River (2011), for example, evokes the painter’s grief upon his father’s death. His deeply-felt, compassionate connection with the animal world is expressed in recurrent images of birds and beasts, presented not as fabulous, anthropomorphic stand-ins for deluded human aspirations or behavior, but as creatures with an exemplary nobility of their own, separate from and in some ways perhaps superior to ours.

Lost Trust and Broken Heart at the Altar of the White Wolf (2009) is a memorial to the animal Feldsott befriended and took care of for many years. Cro (2011) is an impassioned celebration of the dark power of the bird we associate with augury and death.

There is something in our human nature that prefers to be offered solace rather than challenge, reassuring confirmation of our beliefs and habits rather than unsettling confrontation. It’s my personal conviction that our aversion to the harsher truths of life—and death!—has been costly to our culture.

We are easily seduced by the pleasures of entertainment, whether lowbrow escapism in the theater or the froth of frankly elitist intellectual byplay in the highbrow art galleries.

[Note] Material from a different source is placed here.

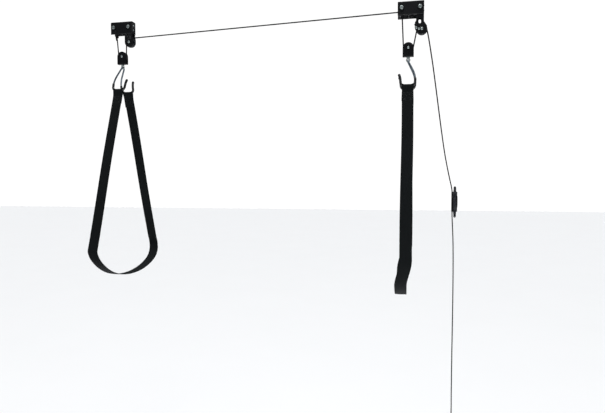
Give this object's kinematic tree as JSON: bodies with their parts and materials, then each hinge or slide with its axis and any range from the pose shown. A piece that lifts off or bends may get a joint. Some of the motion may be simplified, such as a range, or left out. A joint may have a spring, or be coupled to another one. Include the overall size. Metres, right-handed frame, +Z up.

And we forget the need to examine our own lives, if we are to live them fully. It is refreshing, in this cultural climate, to come upon an artist whose work engages heart and soul as rigorously as Feldsott’s. To spend time with his paintings puts me in mind of that memorable last line of Rainer Maria Rilke’s poem, “Archaic Torso of Apollo”: Du musst dein Leben aendern.
You must change your life. Always. And continuously. It’s a matter of life and death.